NEW YORK (TheStreet) -- The decision by Kinder Morgan (KMI) to consolidate its master limited partnerships Kinder Morgan Energy Partners (KMP) and Kinder Morgan Management (KMR) into a single corporation means that the oil and gas infrastructure business is entering a new growth phase.
Master limited partnerships are capital extractors. They are dedicated to paying maximum dividends at the expense of writing down assets. They are great for investors, because they maximize asset returns, but they’re not great structures for building assets.
For that you need stock you can offer in exchange for assets or other corporations, the ability to create debt against those assets and the flexibility to focus on growth rather than distributions.
One thing that’s increasingly clear is that America’s oil plays need more assets, more infrastructure, and therefore more capital, in order to bring the oil and gas to market. Production in the Permian Basin and Eagle Ford plays in Texas keeps going up. As I wrote last month, the Bakken play in North Dakota produced 1 million barrels/oil per day in May, and 29% of its natural gas was being flared for lack of infrastructure.
By consolidating all his assets into a single, standard corporate structure, Kinder Morgan CEO Rich Kinder can bid on and build that needed infrastructure without focusing on demands for distributions.
Hedgeye analyst Kevin Kaiser has criticized the MLP structure for under-investing in pipeline maintenance, a charge the company angrily denied, and this deal responds to the critics. But it does more. After the deal, KMP will have a capital structure that lets it buy and build again.
The problem can be seen on Kinder Morgan’s own "asset map."
Kinder Morgan has substantial pipeline assets in the Permian, and extensive assets in the Eagle Ford, but very little participation in the Bakken play or the growing Tuscaloosa Marine Shale play which extends across central Louisiana and into Mississippi.
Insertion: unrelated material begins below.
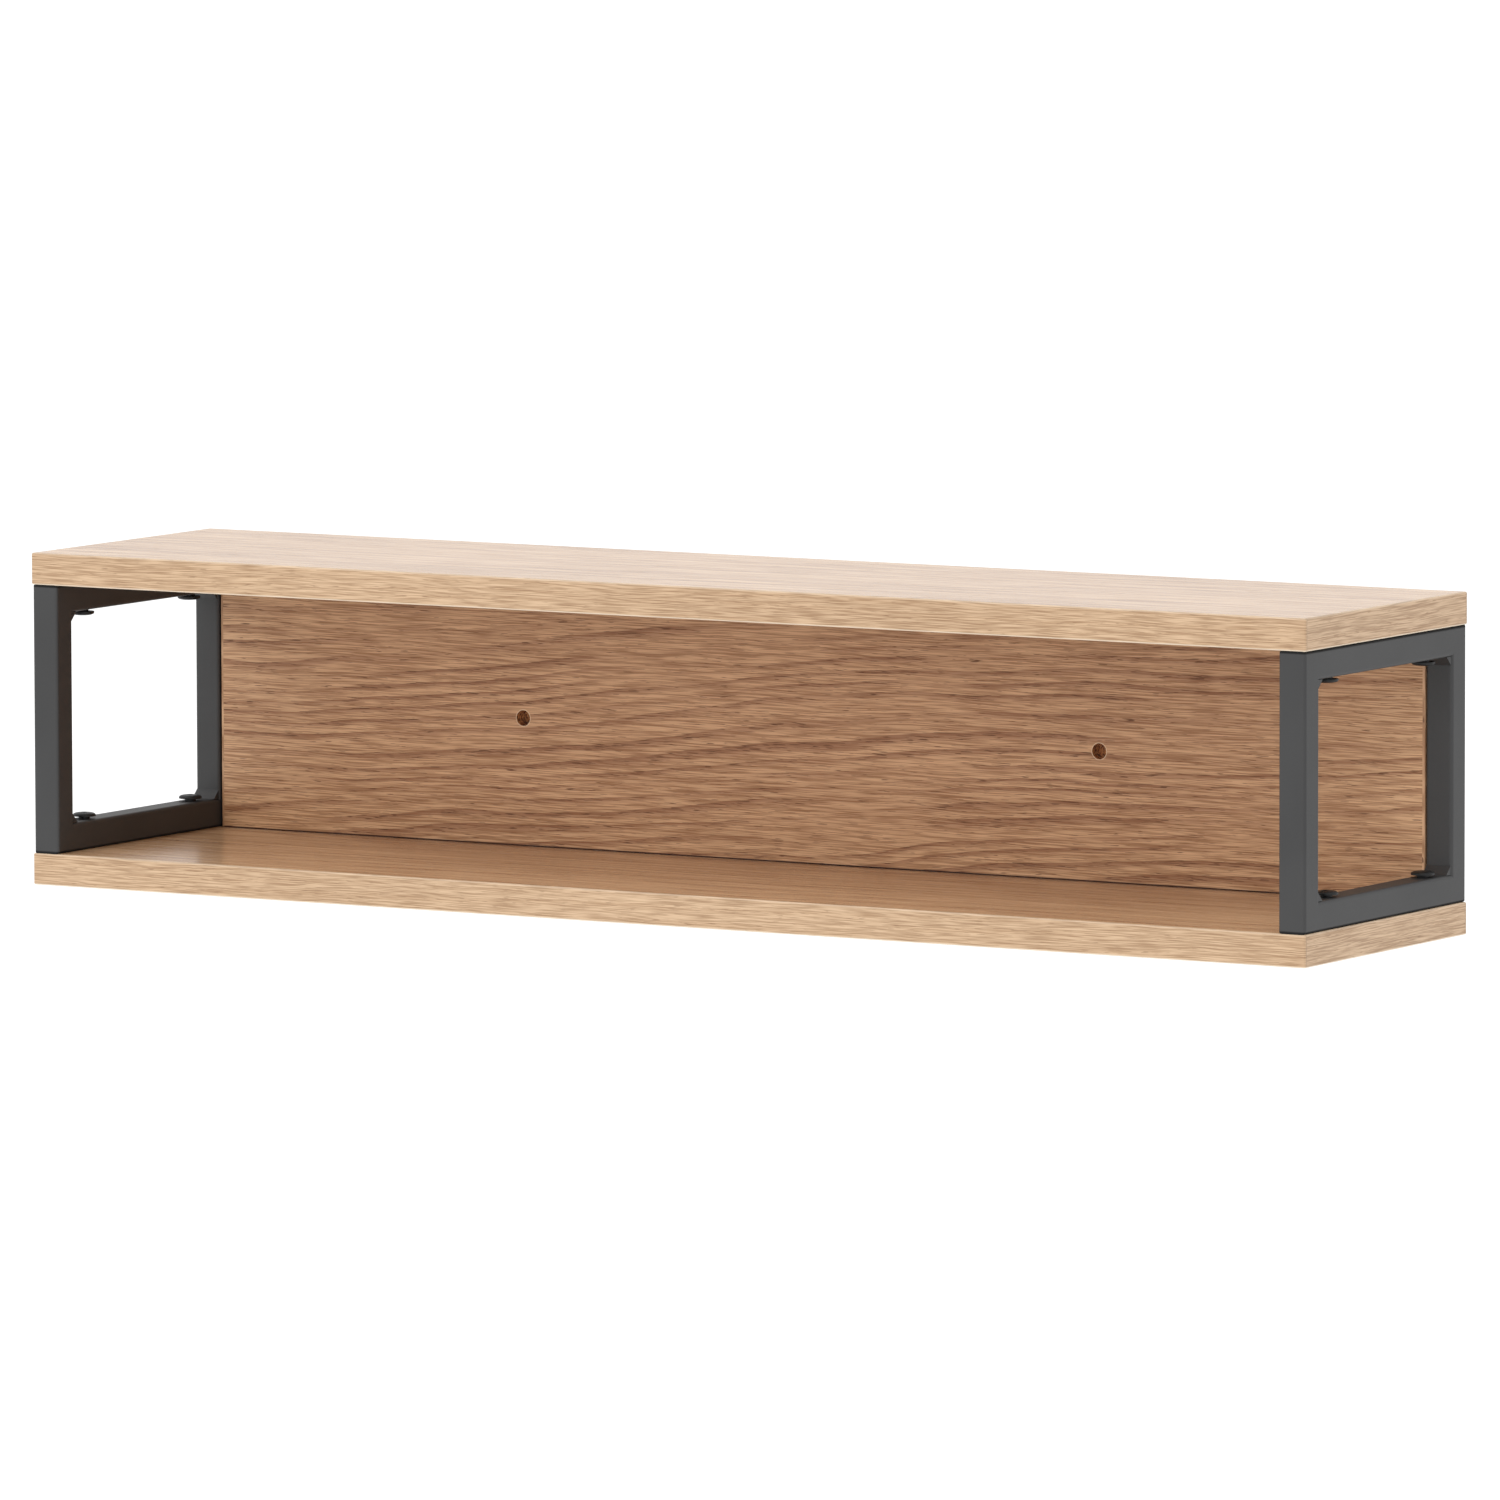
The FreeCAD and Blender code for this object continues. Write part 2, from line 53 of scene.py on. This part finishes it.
WORLD_BRIGHTNESS = 1.0
SUN_AZIMUTH = -5.0        # measured as the camera's is
SUNS = {                  # elevation, strength, and the angle across the sun's disc
    "key": (33.0, 0.75, 60.0),
    "overhead": (62.0, 0.52, 35.0),
}

FLOOR_DROP = 1.2          # the shelf hangs this far above the floor
FLOOR_SIZE = 400.0

# ---------------------------------------------------------------- shader building blocks


MIX_COLOUR_INPUTS = (6, 7)  # the Mix node has a pair of inputs for each data type: these take colours
MIX_COLOUR_OUTPUT = 2


class Graph:
    """A material's node tree, with short calls for the nodes that the materials here are made of."""

    def __init__(self, name):
        self.material = bpy.data.materials.new(name)
        self.material.use_nodes = True
        self.tree = self.material.node_tree
        self.tree.nodes.clear()

    def add(self, kind, **settings):
        node = self.tree.nodes.new(kind)
        for key, value in settings.items():
            setattr(node, key, value)
        return node

    def feed(self, socket, value):
        """Links a socket to another node's output, or sets the number or colour on it."""
        if isinstance(value, bpy.types.NodeSocket):
            self.tree.links.new(value, socket)
        elif value is not None:
            socket.default_value = value

    def math(self, operation, first, second=None, third=None):
        node = self.add("ShaderNodeMath", operation=operation)
        for socket, value in zip(node.inputs, (first, second, third)):
            self.feed(socket, value)
        return node.outputs[0]

    def plus(self, first, second):
        return self.math("ADD", first, second)

    def minus(self, first, second):
        return self.math("SUBTRACT", first, second)

    def times(self, first, second):
        return self.math("MULTIPLY", first, second)

    def smaller(self, first, second):
        return self.math("MINIMUM", first, second)

    def absolute(self, value):
        return self.math("ABSOLUTE", value)

    def square(self, value):
        return self.math("POWER", value, 2.0)

    def position(self):
        """The object's own coordinates as three outputs, in millimetres."""
        coordinates = self.add("ShaderNodeTexCoord").outputs["Object"]
        scaled = self.add("ShaderNodeVectorMath", operation="SCALE")
        self.feed(scaled.inputs[0], coordinates)
        self.feed(scaled.inputs["Scale"], MM)
        return self.split(scaled.outputs[0])

    def normal(self):
        """The surface's direction in the object's own coordinates, as three outputs."""
        return self.split(self.add("ShaderNodeTexCoord").outputs["Normal"])

    def split(self, vector):
        """A vector's or colour's three parts."""
        node = self.add("ShaderNodeSeparateXYZ")
        self.feed(node.inputs[0], vector)
        return list(node.outputs)

    def join(self, x, y, z):
        node = self.add("ShaderNodeCombineXYZ")
        for socket, value in zip(node.inputs, (x, y, z)):
            self.feed(socket, value)
        return node.outputs[0]

    def noise(self, place, lengths, detail=2.0, roughness=0.5, seed=0.0):
        """Noise from 0 to 1 whose features are as long as lengths along each coordinate.

        A different seed gives a different pattern.
        """
        scaled = [self.math("MULTIPLY_ADD", p, 1.0 / size, seed) for p, size in zip(place, lengths)]
        node = self.add("ShaderNodeTexNoise")
        self.feed(node.inputs["Vector"], self.join(*scaled))
        self.feed(node.inputs["Scale"], 1.0)
        self.feed(node.inputs["Detail"], detail)
        self.feed(node.inputs["Roughness"], roughness)
        return node.outputs["Fac"]

    def swing(self, noise, size):
        """Turns noise, from 0 to 1, into something from -size / 2 to size / 2."""
        return self.times(self.minus(noise, 0.5), size)

    def step(self, value, start, end, low=0.0, high=1.0):
        """Goes smoothly from low to high as value goes from start to end."""
        node = self.add("ShaderNodeMapRange", interpolation_type="SMOOTHSTEP")
        for socket, number in zip(node.inputs, (value, start, end, low, high)):
            self.feed(socket, number)
        return node.outputs[0]

    def fade(self, value, start, end):
        """1 up to start and 0 from end on, with a smooth change between them."""
        return self.step(value, start, end, low=1.0, high=0.0)

    def mix(self, factor, first, second):
        """Goes from the first colour to the second as factor goes from 0 to 1."""
        node = self.add("ShaderNodeMix", data_type="RGBA")
        self.feed(node.inputs["Factor"], factor)
        for index, value in zip(MIX_COLOUR_INPUTS, (first, second)):
            self.feed(node.inputs[index], value)
        return node.outputs[MIX_COLOUR_OUTPUT]

    def bump(self, height, depth):
        """A bumped normal. depth is how many millimetres a height of 1 stands for."""
        node = self.add("ShaderNodeBump")
        self.feed(node.inputs["Strength"], 1.0)
        self.feed(node.inputs["Distance"], depth / MM)
        self.feed(node.inputs["Height"], height)
        return node.outputs[0]

    def surface(self, colour, roughness, normal, **constants):
        """Ends the tree in a Principled shader. constants are set straight on its sockets."""
        shader = self.add("ShaderNodeBsdfPrincipled")
        self.feed(shader.inputs["Base Color"], colour)
        self.feed(shader.inputs["Roughness"], roughness)
        self.feed(shader.inputs["Normal"], normal)
        for name, value in constants.items():
            self.feed(shader.inputs[name.replace("_", " ")], value)
        output = self.add("ShaderNodeOutputMaterial")
        self.feed(output.inputs["Surface"], shader.outputs[0])
        return self.material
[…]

Bringing natural gas to market also requires more than pipelines. It requires extensive processing, separating natural gas from liquids. Kinder Morgan is active in this area in Eagle Ford but will now be able to grow in other plays.
Kinder Morgan is also a major player in producing carbon dioxide for fracking. The new structure will let it invest more heavily in this area and not rely on projects like NRG’s (NRG) coal retrofit near Houston, which I wrote about last week, for supplies.
The deal does change the game for investors. High dividends are no longer as assured as they once were. The expectation is that capital gains will make up for that, and Kinder Morgan is now able to wheel-and-deal with that in mind.
When a pipeline company is ready to build and wants to assure its supplies, it holds an "open season" seeking commitments of supply before making an investment. Kinder Morgan’s consolidation means it's now open season on U.S. oil and gas infrastructure.